Stephen Smith, a vocal critic of chairman Karl Oyston, has been served with a letter demanding compensation for loss of earnings after a fan protest led to the club’s final match of last season being abandoned.

He said he believes he is being targeted because of his role in getting the chairman banned from football-related activities over a text exchange in which Mr Oyston called him a “retard”.

The letter comes just days after details were made public of a meeting with fans when the chairman said he wanted to “conclude all legal action as speedily as possible”.

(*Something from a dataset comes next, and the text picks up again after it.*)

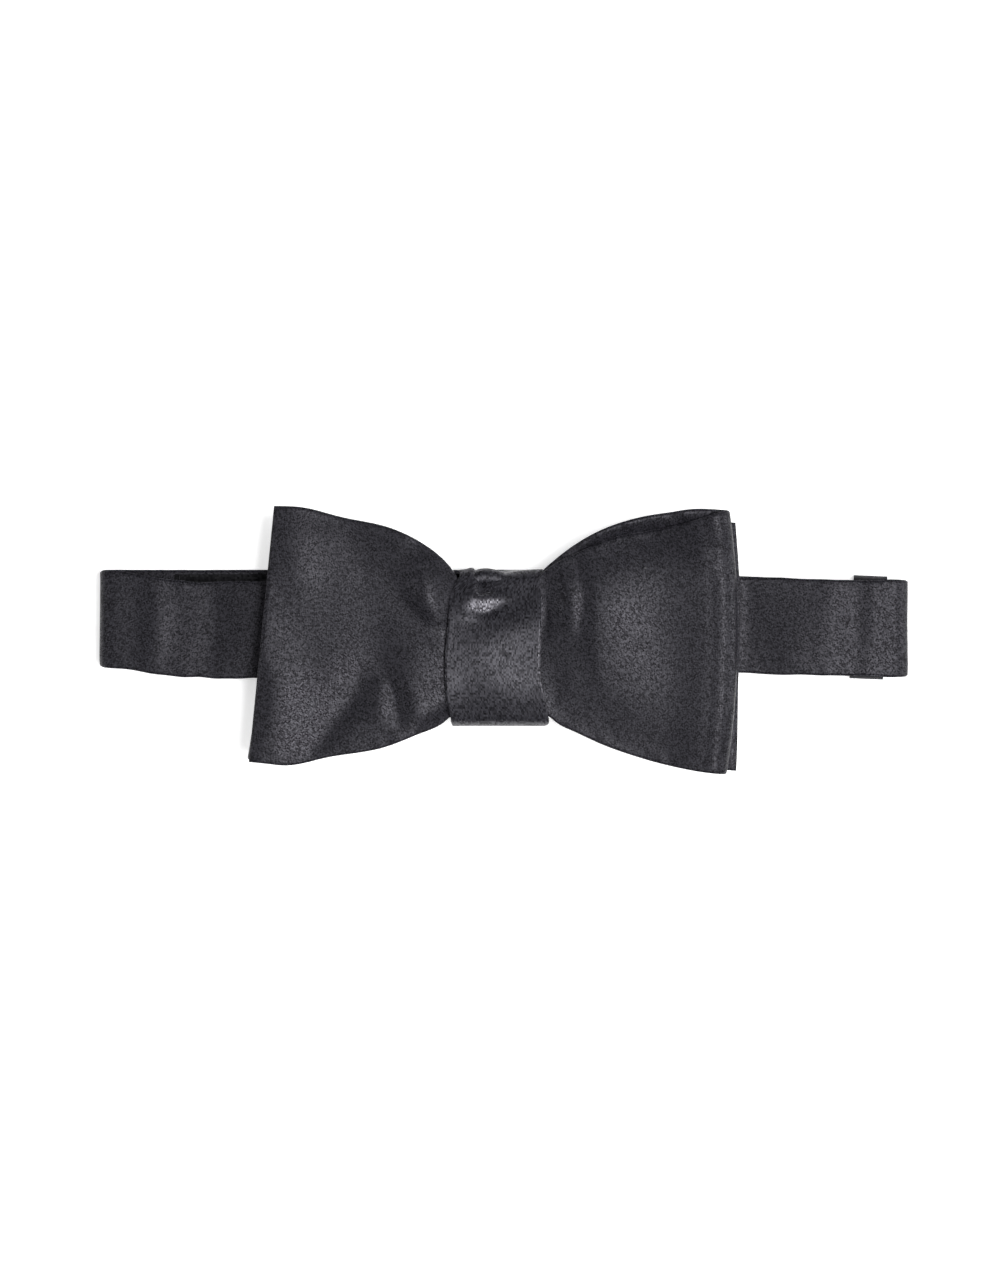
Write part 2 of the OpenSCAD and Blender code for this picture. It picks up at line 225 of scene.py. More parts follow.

Mr Smith, a spokesman for protest group the Tangerine Knights, said: “(The club is) applying for three absolutely ridiculous injunctions on me.

“I think this is solely designed to shut me up because I have been a constant thorn in his side.

“I got him banned for six weeks and this is clearly retribution.

“This is not going to shut me up – as far as I’m concerned, I will carry on.”

As reported by The Gazette in June, Mr Oyston was banned from Bloomfield Road for six weeks and fined £40,000 for his conduct in the text exchange with Mr Smith.

In July, the club was fined £50,000 for failing to control spectators following the pitch invasion on the last day of the season that led to the match against Huddersfield being abandoned after 48 minutes.

In the letter, dated on Thursday and seen by The Gazette, the club alleges Mr Smith was “one of the ringleaders” involved in the pitch invasion on May 2 and also “wrongfully invaded” the pitch during Pool’s pre-season friendly at Lancaster.

The letter, signed by club solicitor Graham Woodward, adds: “The said actions were unlawful and you have evinced a clear intention to injure or harm Blackpool Football Club.

“Your actions have in fact occasioned loss or damage to the club.”

Mr Smith denies organising the pitch invasion, saying the Knights’ involvement was limited to arranging large-scale protests outside the stadium.

Although the letter does not specify how much it is seeking in damages from Mr Smith, it cites the £50,000 fine when referring to the club’s loss as a result of the match on May 2 being abandoned.

In it, Mr Woodward says the club is seeking:

n Damages for unlawful trespass;

n Damages for unlawful interference with the club’s economic interests;

n An injunction to prevent Mr Smith setting foot inside Bloomfield Road ever again;

n An injunction to prevent him setting foot on the pitch during any Blackpool match;

n An injunction to prevent him organising or encouraging a pitch invasion during a Blackpool match.

Neither the club nor Mr Oyston responded to The Gazette’s requests for a comment.